Undaunted, Zamenhof translated the Bible and Shakespeare into Esperanto, further improving the language.

Finally, in 1887, Zamenhof published Unua Libro.

Initial success—and early opposition
The 7th Esperanto Congress in Antwerp, August 1911
The 7th Esperanto Congress in Antwerp, August 1911

Upon publication, the language spread rapidly, and over the next several years, made its way around the globe. Then it began to pick up high profile supporters. Leo Tolstoy, the celebrated Russian author, tried his hand at writing in Esperanto. And by the 1920s, the language had become popular enough that the young League of Nations considered using Esperanto as their working language.

Except for one problem. The French, fearing that the rise of Esperanto would fuel the decline of French, vetoed the motion in a 10-1 vote.

That did not diminish its growing popularity, and by the middle of the 1920s, the League of Nations recommended that its members offer Esperanto in their respective education systems.

By the 1930s, however, rising autocrats began to suppress the language. They saw it as a language of spies, and feared that a universal language would dilute nationalistic spirit. Hitler, in particular, believed that Esperanto was a Jewish conspiracy (Zamenhof himself was Jew), a tool to be used once they achieved world domination. Many Esperantists were persecuted, deported, and in some cases, killed.

Despite these setbacks, however, the language has grown to over two million speakers today, and in 1999, William Auld, an Esperanto poet, was nominated for the Nobel Prize in Literature.

Thinking in Esperanto

While Zamenhof’s desired effects of Esperanto on the human race have yet to occur (i.e. world peace), there are many other effects that can be studied.

One of them is linguistic relativity, popularly labelled the “Sapir-Whorf Hypothesis”. Simply put, the idea suggests that the structure of one’s language affects one’s worldview and cognition. However, it has no conclusive evidence proving or disproving it.

An invented language like Esperanto might solve that.

If language does affect cognition, then using an invented language—or a dozen invented languages—to study the effects of language on people might greatly improve the research on the subject. Esperanto would be a prime candidate, being the only invented language that has native speakers (i.e. people who have spoken it from young).

The Original Newspeak

In his classic novel Nineteen-Eighty Four, Orwell described a world that spoke Newspeak. Instead of words like good and bad, Newspeak has good and ungood, and instead of worse and worst, they have plus ungood and doubleplus ungood.

The entire purpose of Newspeak, it is revealed, is to restrict human thought. If a language makes it impossible to sound negative (or “unpositive”), then rebels would be unable to express discontent adequately to incite rebellion.

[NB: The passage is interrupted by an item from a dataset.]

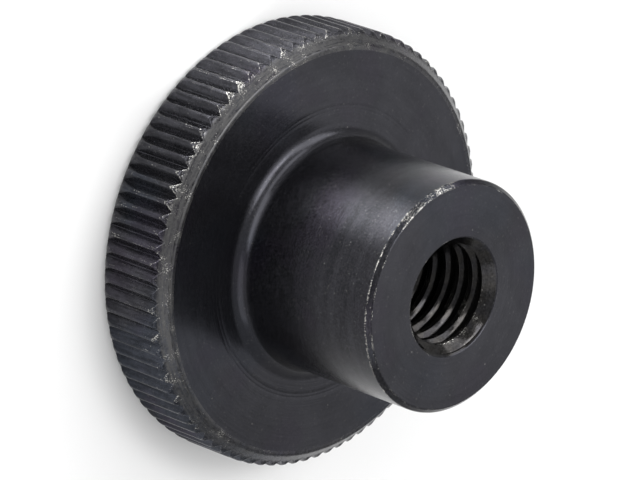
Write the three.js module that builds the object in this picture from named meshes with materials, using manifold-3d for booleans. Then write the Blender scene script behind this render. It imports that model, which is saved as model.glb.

I am in no way suggesting that Esperanto was meant for such a purpose. However, again, relating to the Sapir-Whorf Hypothesis, it might be instructive, in the least, to study how language, either in syntax or vocabulary, can inhibit our thinking. A constructed language might provide an easier basis to study that.

Whatever the case is, I wouldn’t recommend using either Klingon or Dothraki as test languages.